I dunno, I can sort of identify with those who have a sense of grad school bitterness. I spent most of my young adult life, from age 18 to age 35, as a professional student. I caught on very early (like, as a college freshman) to the ideological BS of the campus Left— back in those days (the mid 1970s) their power was pretty much confined to the angry demonstration out on the campus mall. Of course, by my last several years, when I was at Duke, I got a front-row seat to one of the epicenters of political correctness.
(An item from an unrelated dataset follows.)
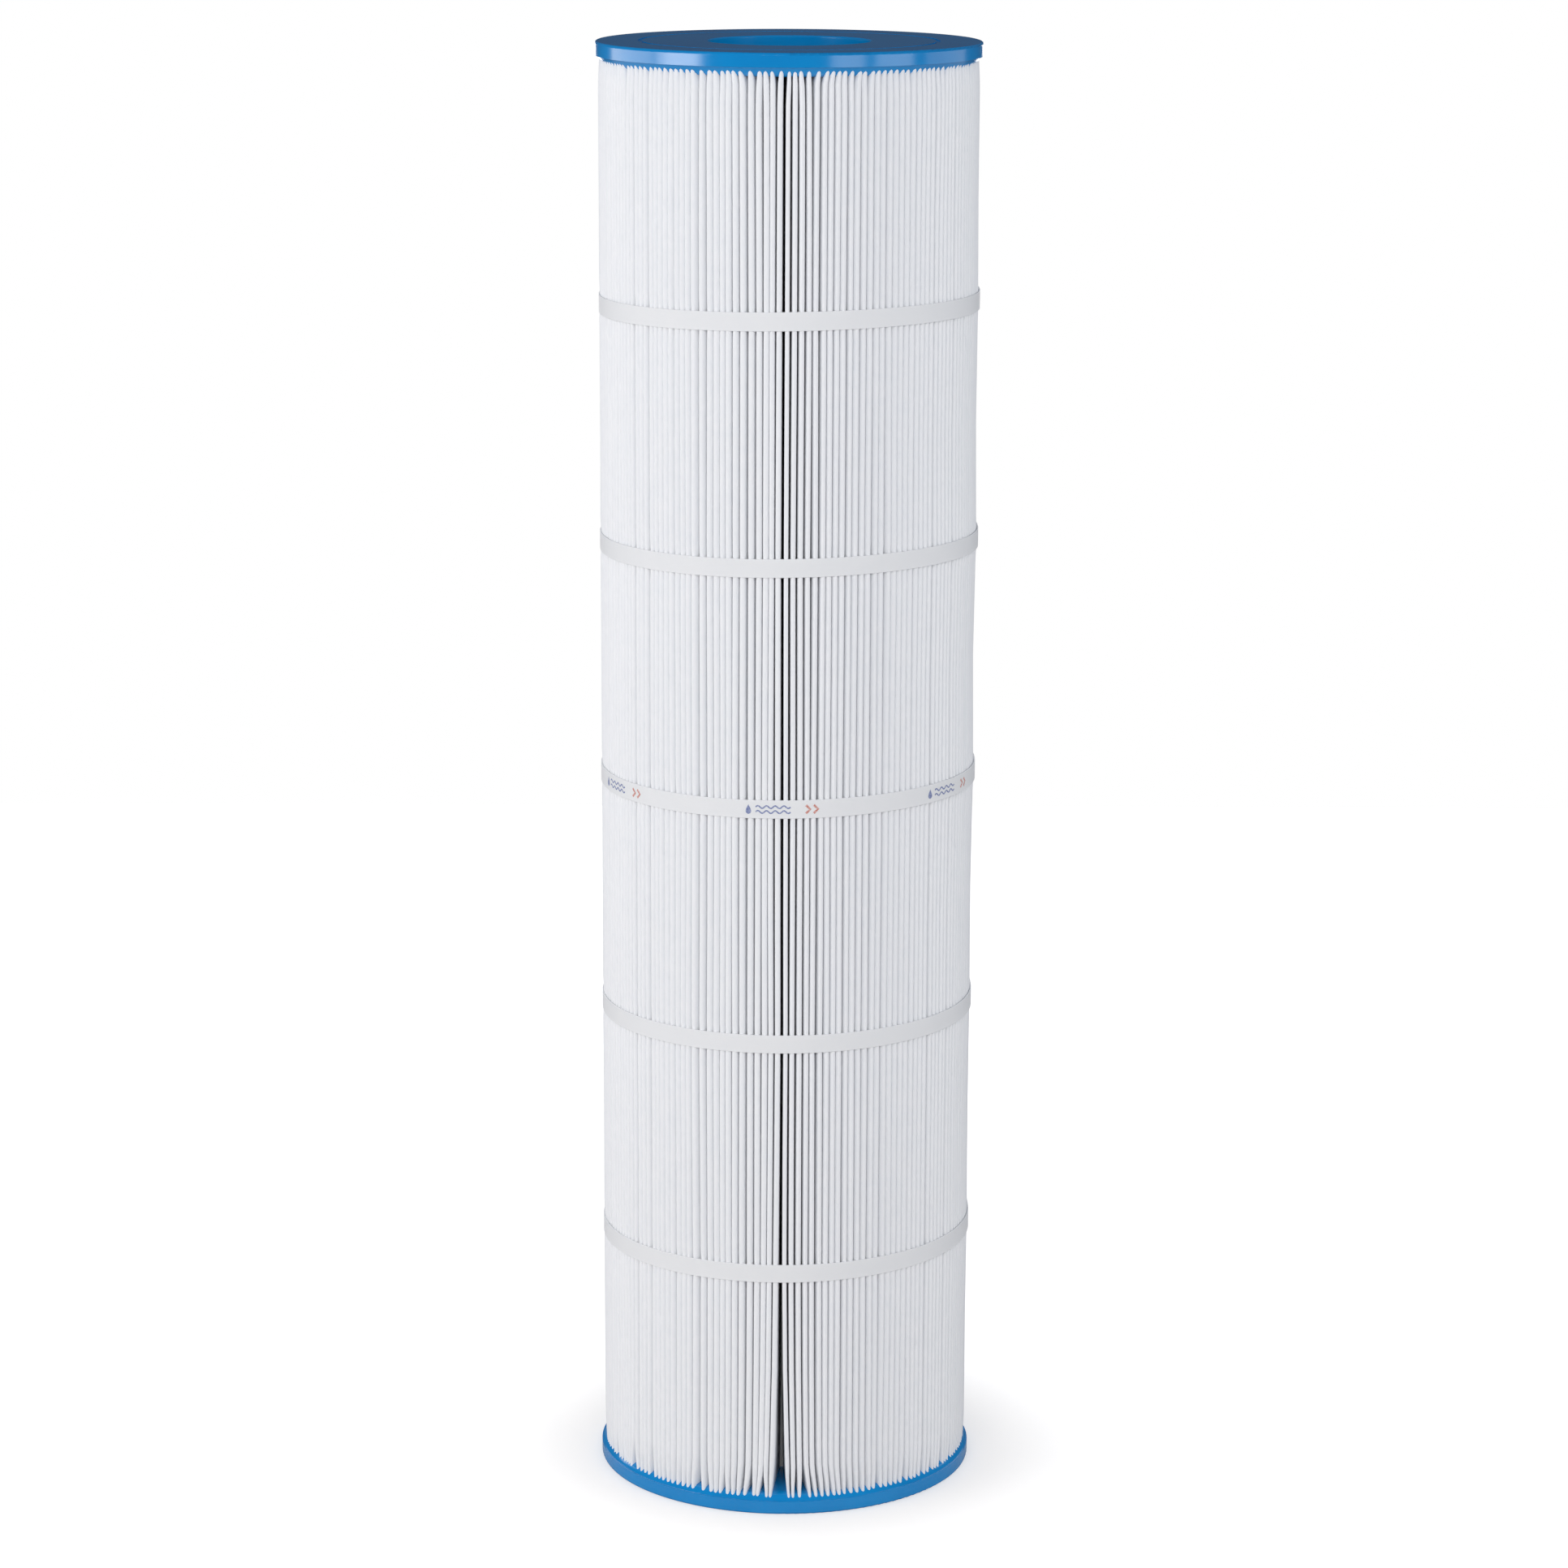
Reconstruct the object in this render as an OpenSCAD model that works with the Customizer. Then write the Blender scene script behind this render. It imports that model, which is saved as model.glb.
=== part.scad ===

For some reason that made all the academic politicking and infighting, the publish-and-perish, and whatnot, seem orders of magnitude more unappealing than they had before.
To make a long story short, I completed my Ph.D. at Duke, then turned around and went back into pastoral ministry.
I went to grad school in 1990, right after the Berlin Wall fell and while the Soviet Union collapsed. That dose of reality immunized me to academic Marxism. To me it always sounded like dressed-up Sixties' stoner philosophy, anyway. I had two years of fun in grad school, got a master's in English creative writing, and then two shitty years, quitting a Ph.D. program in English and a second master's program, that one in education. I've talked about my grad experience elsewhere in this blog -- I was bitter, until I realized that I'd lost sight of my personal goals. I'd always intended to return to the world, except the womb of academia was so comfortable ...
Super G: Of course you can talk. What were you so close to getting a Ph.D. in? Having the business probably helped -- and so did the rigor of study. $700k probably is an average, and depends on your major. I'd recommend most people today to learn a trade or join the service first, then consider college if they have a strong interest in something.
Chris: Yes, the system is exploitative. That's why it's critical to go to the right school. I wouldn't pay $30k a year or more for a college education in anything that wasn't going to pay off big in terms of professional education and professional contacts.